Called something like a "Burning Man Bucket Swamp Cooler":

https://eplaya.burningman.org/viewtopic.php?t=33842

Simple and cheap to make; the problem with swamp coolers at Burning Man is the dust. Eventually the water turns to mud, and the pads get caked in it. Plus, you have to carry enough water not just for drinking, but to run the cooler too.

But that's at Burning Man - in other contexts it works as well as any other similar cooler.


After a relatively blistering summer here in Seattle, here’s something I’ve considered building for when we leave dogs in the camper: http://www.mdpub.com/swampcooler/index.html. Eight watts for the fans, and the bird bath pump can’t be but a couple of watts. Easily done with a 100W panel, should be able to run overnight with a reasonable battery. That’s going to cool a room or a camper, though, and not a house.


That's helpful, thanks. I usually picture a squirrel cage fan with a big AC motor that has a big current draw at startup when I hear "swamp cooler".

I was under the impression swamp coolers needed big air flow to work well. Seems maybe not?


Isn't the humidity in the PNW way too high for swamp coolers to work?


High? I keep an accurate and calibrated hygrometer in the musical instrument room, and it's the rare day when it goes over 50% in Redmond. That said, I've never used one in the PNW.

According to the chart at the bottom of this article, it's not optimal, but it'll take the edge off: https://www.air-n-water.com/common-swamp-mistakes.htm. And for most summers, this one being an exception, our problems with heat are in the high desert east of the mountains.


Yes


Be careful and make sure you have redundancy, temps in campers can go way way up with a malfunction of the fan.


A solid point. Our mitigation is that it's a pop-up VW with a canvas tent and screen windows, and curtains on the glass windows. Even in the 90s parked in direct sun it'll stay cool enough to take a nap. It'll be a sweaty nap, but no one's going to die. And the design I linked to has four fans.

But now you've got me thinking about some WiFi or LTE module that monitors continuity or voltage, build a companion phone app that gets pinged when $SOMETHING goes wrong. :-) (Our use case is bluegrass festival->leave dogs in camper to see show, so we're never very far away.)


I would measure temperature directly, rather than continuity or voltage. It's what you really care about.

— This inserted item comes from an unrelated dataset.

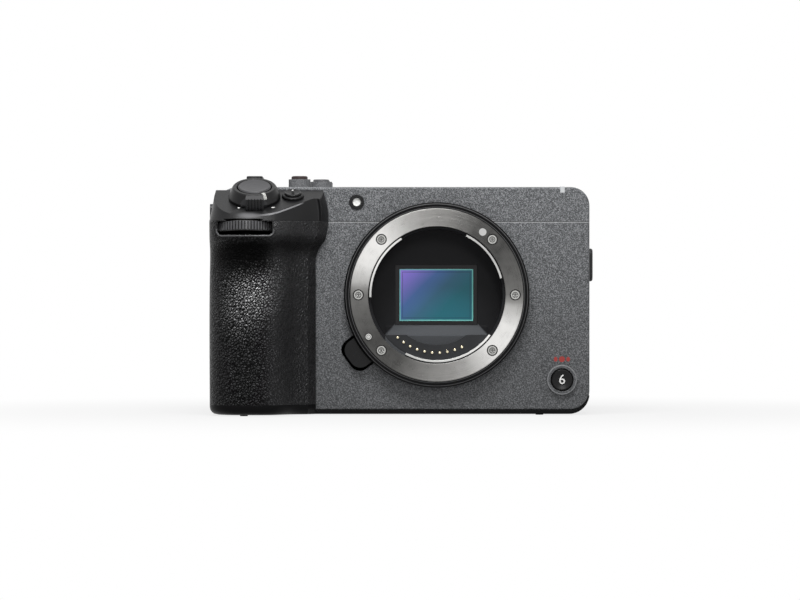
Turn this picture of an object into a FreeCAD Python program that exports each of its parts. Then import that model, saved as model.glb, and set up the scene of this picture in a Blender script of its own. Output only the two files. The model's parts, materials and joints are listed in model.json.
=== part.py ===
import FreeCAD, Part
import math
import os
import re
import Sketcher

# A compact cinema camera body without a lens, about 130 mm wide.
# Frame: X runs to the camera's left hand side as its user holds it (the port side), Z is up, and
# the lens looks along -Y. The origin is the mouth of the tripod socket, under the lens axis.

Vector = FreeCAD.Vector
Rotation = FreeCAD.Rotation

doc = FreeCAD.newDocument("cinema_camera")
dims = doc.addObject("Spreadsheet::Sheet", "dims")
nodes = []


# Driving dimensions, in millimetres and degrees

SIZES = {
    # Body block
    "port_x": 51.4,  # port side face, from the lens axis
    "side_x": -75.6,  # grip side face
    "front_y": -22,  # front face of the front cover
    "rear_y": 33,  # rear face of the rear cover
    "split_y": 9,  # joint between front and rear covers
    "top_z": 76.3,  # top face
    "seam_z": 64.6,  # joint between the top cover and the covers below
    "seam_x": -40.7,  # joint between grip and front cover
    "wall": 2,  # cover walls
    "foot_z": 1.4,  # base plate under the covers
    "lower_round": 6.9,  # bottom port side corner
    "upper_round": 6.3,  # top port side corner
    "shoulder_round": 9,  # top grip side corner
    "edge_round": 0.6,  # softened outer edges
    "axis_z": 40,  # lens axis above the base
    "room": 80,  # blocks that cut away all that lies on one side

    # Vent slots in the port side, intake slots in the base and slots of the two microphones
    "vent_low_z": 14,
    "vent_front_y": -17.4,
    "vent_back_y": -7.6,
    "vent_pitch": 2.9,
    "vent_high": 1.4,
    "intake_x": 14,
    "intake_front_y": -14,
    "intake_back_y": -3,
    "intake_pitch": 3.4,
    "intake_wide": 1.6,
    "mic_left_x": -6,
    "mic_right_x": 8,
    "mic_front_y": -17.5,
    "mic_back_y": -14.5,
    "mic_pitch": 1.6,
    "mic_slot": 0.7,

    # Screws of the base plate, and its feet
    "screw_port_x": 44,
    "screw_seam_x": -36,
    "screw_grip_x": -70.5,
    "screw_front_y": -17,
    "screw_rear_y": 28,
    "screw_r": 1.6,
    "foot_grip_x": -64.3,
    "foot_port_x": 34.7,
    "foot_heel_y": -34.4,
    "foot_front_y": -18,
    "foot_rear_y": 29.5,
    "foot_r": 1.3,
    "cross_long": 0.8,  # half of a screw's cross
    "cross_wide": 0.17,

    # Lens mount
    "flange_gap": 4.5,  # mount flange in front of the front face
    "register_r": 23.05,  # lens register radius
    "register_deep": 1.4,  # depth of the register before the claws
    "relief_r": 23.7,  # wider bore behind the register, between the claws
    "claw_r": 21.95,  # inner radius of the bayonet claws
    "ring_r": 29.1,  # outer radius of the steel ring
    "ring_thick": 2.8,  # steel ring
    "base_ring_r": 31.1,  # outer radius of the black base ring
    "mount_hole_r": 28.4,  # hole in the covers for the base ring
    "mount_screw_circle": 26.3,  # radius of the screw circle
    "mount_screw_r": 1.55,  # screw head
    "lock_pin_circle": 26.8,
    "lock_pin_angle": 211.5,
    "lock_pin_r": 1.1,
    "index_circle": 26.1,
    "index_angle": 53.9,
    "index_r": 1.25,
    "fit_gap": 0.1,  # running clearance of small moving parts
    "register_to_sensor": 18,  # flange to image plane
    "throat_r": 22.2,  # inside of the light box
    "window_wide": 27.9,  # light box window
    "window_high": 20.6,
    "light_box_y": -12,  # front of the light box's rear wall
    "tube_wall": 2.3,
    "box_wide": 62,  # rear wall of the light box
    "box_high": 48,
    "ear_x": 27.5,  # posts that hold the sensor's stage, from the lens axis
    "ear_z": 20.5,
    "ramp_wide": 34.4,  # sloped floor below the window
    "ramp_drop": 13.6,
    "ramp_deep": 3.4,
    "contact_inner_r": 16.8,
    "contact_block_start": 215,
    "contact_block_stop": 323,
    "contact_block_deep": 9,
    "contact_circle": 19.4,
    "contact_pin_r": 0.45,
    "contact_start": 227.4,
    "contact_step": 7.6,
    "contact_count": 10,

    # Lens release
    "release_angle": 216.6,
    "release_reach": 36.6,  # outer end of the release button, from the lens axis
    "release_wide": 10,
    "release_proud": 2.2,
    "release_gap": 0.8,
    "release_round": 3.6,
    "release_start": 27,  # inner end, hidden under the base ring

    # Sensor group
    "glass_wide": 25,
    "glass_high": 17.6,
    "glass_thick": 0.9,
    "package_wide": 31,
    "package_high": 24,
    "package_thick": 2,
    "carriage_wide": 40,
    "carriage_high": 32,
    "plate_thick": 1.5,
    "stage_gap": 0.4,
    "stage_margin": 4,  # each plate is this much larger than the one in front
    "post_r": 1.6,
    "carriage_window": 22,
    "window_step": 2,  # each plate's window is this much larger on each side
    "stage_wide": 60,
    "stage_high": 47,
    "ball_r": 1.2,
    "ball_x": 17,
    "ball_low_z": -12,
    "ball_high_z": 13,

    # Cooling and boards
    "sink_thick": 1.6,
    "sink_left_x": -29,
    "sink_right_x": 38,
    "sink_high": 44,
    "fin_high": 3.6,
    "fin_thick": 1,
    "fin_pitch": 5,
    "fan_x": 24,
    "fan_z": 32,
    "fan_r": 13,
    "fan_deep": 5,
    "fan_case": 32,
    "fan_hub_r": 4.6,
    "fan_blades": 9,
    "fan_arm": 1.6,
    "board_y": 16,
    "board_thick": 1.6,
    "board_left_x": -41,
    "board_right_x": 46,
    "board_low_z": 5.5,
    "board_high_z": 61,
    "socket_x": 40.4,  # inner end of the connector blocks
    "jack_r": 1.75,
    "port_line_y": 17.2,  # middle of the column of data connectors
    "port_deep": 1,  # back wall of the connectors

    # Cards and their reader
    "card_x": -70.4,
    "card_y": 16.9,
    "card_low_z": 24.4,
    "card_high_z": 45.6,
    "card_wide": 20,
    "card_long": 28,
    "card_thick": 2.8,
    "reader_wall": 1.8,

    # Battery
    "battery_x": -72.7,  # grip side face of the battery
    "battery_y": -30.2,  # front face of the battery
    "battery_z": 3,
    "battery_wide": 22.7,
    "battery_long": 38.7,
    "battery_high": 49.5,
    "battery_round": 6,
    "slack": 0.3,  # clearance round parts that slide or lift out

    # Grip sections, from the heel up: height, nose, right hand end and hollow of the flank
    "heel_z": 3.3, "heel_nose_y": -38.6, "heel_right_x": -40.7, "heel_hollow": 0.66,
    "palm_z": 19, "palm_nose_y": -40.2, "palm_right_x": -40.7, "palm_hollow": 0.66,
    "knuckle_z": 34, "knuckle_nose_y": -40.5, "knuckle_right_x": -40.7, "knuckle_hollow": 0.66,
    "finger_z": 46, "finger_nose_y": -38.6, "finger_right_x": -40.7, "finger_hollow": 0.66,
    "notch_z": 54, "notch_nose_y": -35.8, "notch_right_x": -40.4, "notch_hollow": 0.66,
    "brow_z": 58.6, "brow_nose_y": -40.4, "brow_right_x": -37.4, "brow_hollow": 0.66,
    "crown_z": 64.6, "crown_nose_y": -41.6, "crown_right_x": -36.4, "crown_hollow": 0.56,
    # Hood sections above them
    "rim_z": 67.2, "rim_nose_y": -39.6, "rim_right_x": -36.4, "rim_hollow": 0.54,
    "deck_z": 70.6, "deck_nose_y": -37.6, "deck_right_x": -36.9, "deck_hollow": 0.52,
    "peak_z": 80, "peak_nose_y": -35.4, "peak_right_x": -39.6, "peak_hollow": 0.5,
    "grip_x": -76,  # grip side of the grip
    "grip_end_y": -23.4,  # where the grip's skin meets the front face
    "skin_thick": 1.2,
    "nose_back": 14.5,  # nose line, from the grip side
    "nose_deep": 11,  # how far the grip side's round runs back from the nose
    "crown_lean": 0.17,  # the hood's side leans in by this share of its height
    "heel_round": 2.6,
    "deck_tilt": 25.5,
    "deck_edge_y": -37.6,
    "deck_edge_z": 67.8,

    # Thumb rest on the rear cover: a dome that ramps up from below and falls steeply at its top
    "thumb_left": 1.2,  # from the grip side face
    "thumb_right": 22,
    "thumb_low_z": 41,
    "thumb_high_z": 64.2,
    "thumb_proud": 9.2,
    "crest_left": 4.6,
    "crest_right": 14.6,
    "crest_low_z": 53,
    "crest_high_z": 61.4,
    "thumb_round": 3.4,

    # Zoom lever and shutter button, about the deck's own axis
    "zoom_x": -61,
    "zoom_back": 9.7,  # lever axis behind the deck's front edge, along Y
    "zoom_r": 8.7,
    "zoom_top_r": 7.4,
    "zoom_high": 4.2,
    "zoom_bore_r": 5.8,
    "tab_left": -2.6,  # grooved tab on the lever's front, from the lever's axis
    "tab_right": 3.3,
    "shutter_r": 5.5,
    "shutter_stem_r": 2,
    "iso_x": -48.2,
    "iso_back": 10.7,
    "iso_deep": 3.3,  # the sunk part of its collar

    # Dials
    "front_dial_x": -63.7,
    "front_dial_y": -32.4,
    "front_dial_z": 62.1,
    "front_dial_r": 10,
    "front_dial_high": 3.4,
    "front_dial_lean": -6,
    "dial_gap": 0.5,  # room round a dial
    "dial_mouth": 18.2,  # width of the slot in the grip
    "mouth_round": 1.3,
    "axle_r": 2,
    "rear_dial_x": -60,
    "rear_dial_y": 26.4,
    "rear_dial_z": 68.2,
    "rear_dial_r": 9.2,
    "rear_dial_high": 4.6,
    "tooth_deep": 0.35,
    "tooth_root": 0.16,  # half of a tooth gap at its bottom

    # Buttons
    "button_r": 2.75,
    "collar_r": 3.7,
    "collar_high": 2.3,
    "button_proud": 0.8,  # button above its collar
    "top_rec_x": -46.4,
    "top_rec_y": -10,
    "iris_x": -39.2,
    "iris_y": -3,
    "white_x": -39.2,
    "white_y": 9,
    "rec_collar_high": 2.9,
    "rec_proud": 1.1,
    "front_rec_x": 42.1,
    "front_rec_z": 11.5,
    "front_rec_r": 3.5,
    "front_rec_collar_r": 5,
    "front_rec_collar_high": 1.1,
    "power_x": -61.8,
    "power_y": 1,
    "power_r": 5.6,
    "power_high": 2.4,
    "power_knob_high": 1.8,
    "lamp_x": -26.9,
    "lamp_z": 71.2,
    "lamp_r": 1.3,
    "lamp_ring_r": 2.5,
    "tally_x": 42.3,
    "tally_wide": 1.5,
    "tally_high": 1.9,

    # Rear controls
    "wheel_x": -50,
    "wheel_z": 28,
    "wheel_r": 11.5,
    "wheel_bore_r": 4.4,
    "wheel_proud": 1.4,
    "stick_x": -42,
    "stick_z": 53,
    "stick_r": 3.6,
    "menu_x": -36.8,
    "menu_z": 42,
    "playback_x": -38,
    "playback_z": 12,
    "delete_x": -62,
    "delete_z": 12,

    # Screen
    "recess_deep": 5.8,
    "recess_left_x": -29.6,
    "recess_low_z": 7.5,
    "recess_high_z": 61.5,
    "hinge_x": 48.5,
    "hinge_y": 31.5,
    "hinge_r": 3.3,
    "hinge_pin_r": 1.2,
    "hinge_low_z": 22,
    "hinge_high_z": 47,
    "knuckle_long": 5.5,
    "screen_gap": 0.6,
    "screen_thick": 7,
    "screen_glass_thick": 0.8,
    "screen_border": 3,
    "screen_round": 3,

    # Doors
    "door_thick": 1.8,
    "card_door_front_y": 11.4,
    "card_door_hinge_y": 28.2,
    "card_door_low_z": 14,
    "card_door_high_z": 56,
    "audio_low_y": -2.8,
    "audio_high_y": 7.2,
    "audio_low_z": 12,
    "audio_high_z": 38,
    "data_low_y": 11.4,
    "data_high_y": 24.8,
    "data_low_z": 12,
    "data_high_z": 57,
    "door_pin_r": 0.6,
    "battery_door_hinge_x": -48.2,
    "battery_door_thick": 1.6,
    "battery_door_low_y": -31.2,
    "battery_door_high_y": 8.2,
    "battery_door_left_x": -72.9,
    "battery_door_corner": 3.4,
    "battery_hinge_corner": 6.2,

    # Shoe, bushes, lugs
    "shoe_x": 4,
    "shoe_y": 22.6,
    "shoe_wide": 21.4,
    "shoe_long": 18.6,
    "shoe_deep": 4.6,
    "shoe_slot": 12.4,
    "shoe_rail": 1.3,
    "shoe_foot": 18.7,  # width of the foot that the rails hold
    "thread_r": 3.175,  # quarter inch thread, nominal radius
    "bush_r": 4.6,
    "bush_deep": 5.5,
    "bush_a_x": -20,
    "bush_a_y": -12,
    "bush_b_x": 30,
    "bush_b_y": -8,
    "bush_c_x": 30,
    "bush_c_y": 22,
    "tripod_bush_r": 6.2,
    "tripod_deep": 8,
    "lug_proud": 1.3,
    "lug_wide": 6,
    "lug_soft": 0.7,
    "tang_wide": 2.6,  # tongue that holds a lug in its cover
    "tang_high": 2,
    "tang_drop": 6,
    "lug_low_z": 44.6,
    "lug_high_z": 55.7,
    "lug_y": -14.6,
    "grip_lug_low_z": 58.8,
    "grip_lug_high_z": 71,
    "grip_lug_y": -4,
    "pad_high": 0.35,  # small feet under the base
}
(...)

There exist smartphones with ambient temperature sensors; if you already have USB power, this is only a few hours of hacking.


I would measure temperature directly, rather than continuity or voltage. It's what you really care about.

Duh, of course. That's why they don't let me design things. :-) (Though in my defense, it was an "off the top of my head in 500ms" thought.) Plenty of power available, the only issue would be connectivity, as there's about a 50% chance that any festival we go to won't have a cell signal. Which makes me wonder how hard it would be to rig something that sends an APRS message over amateur radio frequencies when a the alarm has voltage, or something.

Anyhoo, this is drifting way off topic. If I get around to making something, I'll post a Show HN.


    big power hungry fan motor
Fans don't use much power. 50W would be fine for a swamp cooler for a tent. Are you thinking of on air conditioning compressor?


Here is a relatively tiny swamp cooler. It consumes 65 watts: https://thelashop.com/products/65w-portable-evaporative-air-...

I would have concerns with a 100 watt DC panel being able to handle a 65 watts AC swamp cooler. Conversion loss, motor startup current draw, etc.

Big alternating current fans that can move air do use lots of power. Especially a current surge at startup.

It sounds like in this space, people are making their own direct DC powered swamp coolers that are using less power, with relatively low flow fans. That's what I was missing.